▸ **AIM**: Print, exactly as they stand, the lines from the start of the listing to the line containing "two beech scales.", inclusive.
--- INFORMATION SHOWN ---
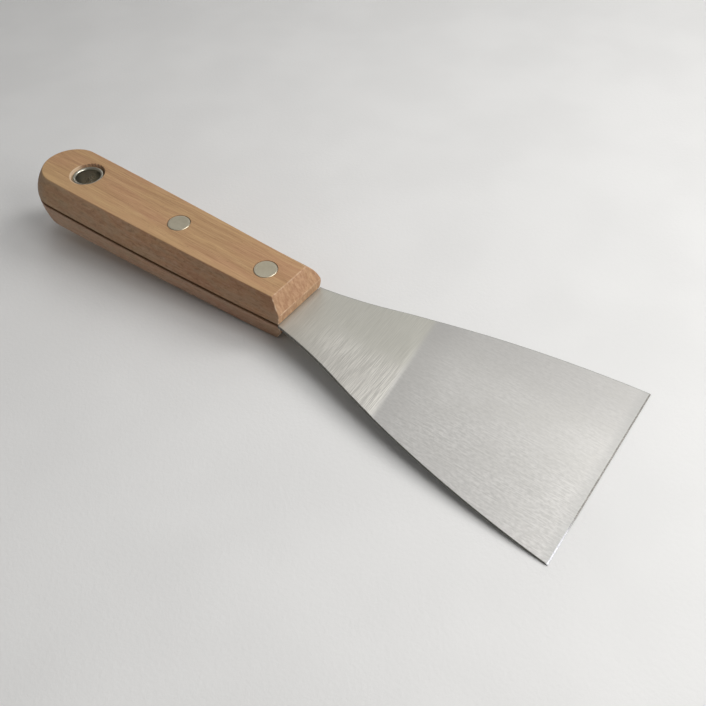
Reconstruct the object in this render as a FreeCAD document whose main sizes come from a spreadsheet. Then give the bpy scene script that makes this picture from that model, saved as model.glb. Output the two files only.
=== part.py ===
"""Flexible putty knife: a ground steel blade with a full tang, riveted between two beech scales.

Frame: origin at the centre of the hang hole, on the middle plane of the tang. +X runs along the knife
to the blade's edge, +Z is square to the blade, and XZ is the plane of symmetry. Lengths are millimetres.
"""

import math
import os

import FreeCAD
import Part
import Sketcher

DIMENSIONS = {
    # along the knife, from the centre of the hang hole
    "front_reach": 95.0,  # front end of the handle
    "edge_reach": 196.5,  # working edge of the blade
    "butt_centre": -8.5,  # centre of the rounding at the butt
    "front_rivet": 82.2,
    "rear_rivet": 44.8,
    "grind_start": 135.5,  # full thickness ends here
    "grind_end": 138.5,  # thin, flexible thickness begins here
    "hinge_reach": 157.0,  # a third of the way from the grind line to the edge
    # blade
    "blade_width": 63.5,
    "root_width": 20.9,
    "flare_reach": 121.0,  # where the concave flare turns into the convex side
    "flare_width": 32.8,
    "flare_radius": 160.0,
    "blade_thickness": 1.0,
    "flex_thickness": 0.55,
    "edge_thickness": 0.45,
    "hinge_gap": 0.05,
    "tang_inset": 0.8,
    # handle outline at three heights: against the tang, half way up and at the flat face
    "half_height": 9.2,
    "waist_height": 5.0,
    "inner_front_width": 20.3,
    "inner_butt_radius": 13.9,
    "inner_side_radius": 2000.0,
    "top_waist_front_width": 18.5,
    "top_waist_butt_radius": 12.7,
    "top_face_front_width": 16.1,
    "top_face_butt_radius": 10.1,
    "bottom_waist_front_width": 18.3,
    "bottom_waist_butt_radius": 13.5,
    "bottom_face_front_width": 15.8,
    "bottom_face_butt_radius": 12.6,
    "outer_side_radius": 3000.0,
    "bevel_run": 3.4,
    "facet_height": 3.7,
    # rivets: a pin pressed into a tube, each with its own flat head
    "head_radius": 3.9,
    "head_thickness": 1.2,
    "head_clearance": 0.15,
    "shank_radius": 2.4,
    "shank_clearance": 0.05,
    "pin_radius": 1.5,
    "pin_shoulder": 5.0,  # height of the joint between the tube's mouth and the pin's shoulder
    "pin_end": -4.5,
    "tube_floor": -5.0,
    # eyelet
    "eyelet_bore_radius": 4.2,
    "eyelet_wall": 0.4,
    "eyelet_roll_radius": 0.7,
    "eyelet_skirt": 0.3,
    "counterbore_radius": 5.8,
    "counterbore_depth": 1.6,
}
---
▸ **OUTPUT FOR THIS EXERCISE**:
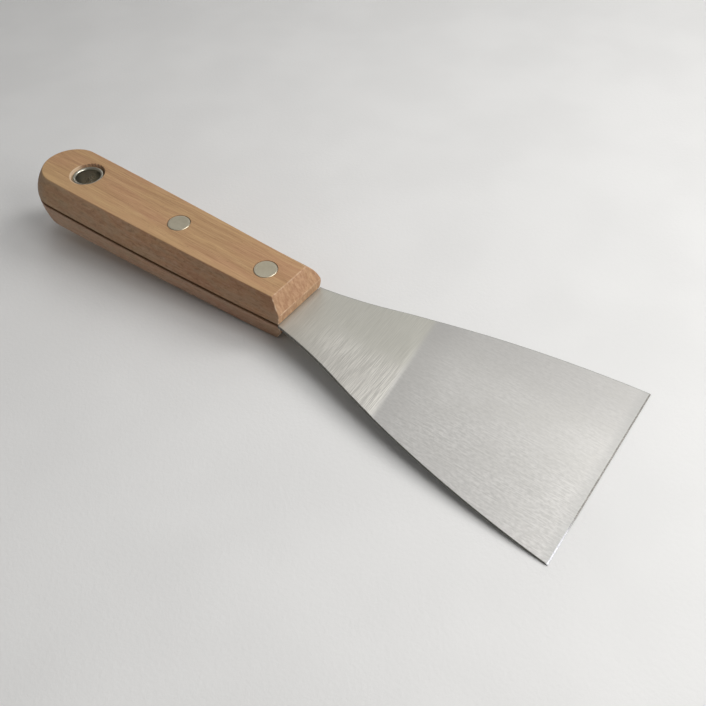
Reconstruct the object in this render as a FreeCAD document whose main sizes come from a spreadsheet. Then give the bpy scene script that makes this picture from that model, saved as model.glb. Output the two files only.
=== part.py ===
"""Flexible putty knife: a ground steel blade with a full tang, riveted between two beech scales.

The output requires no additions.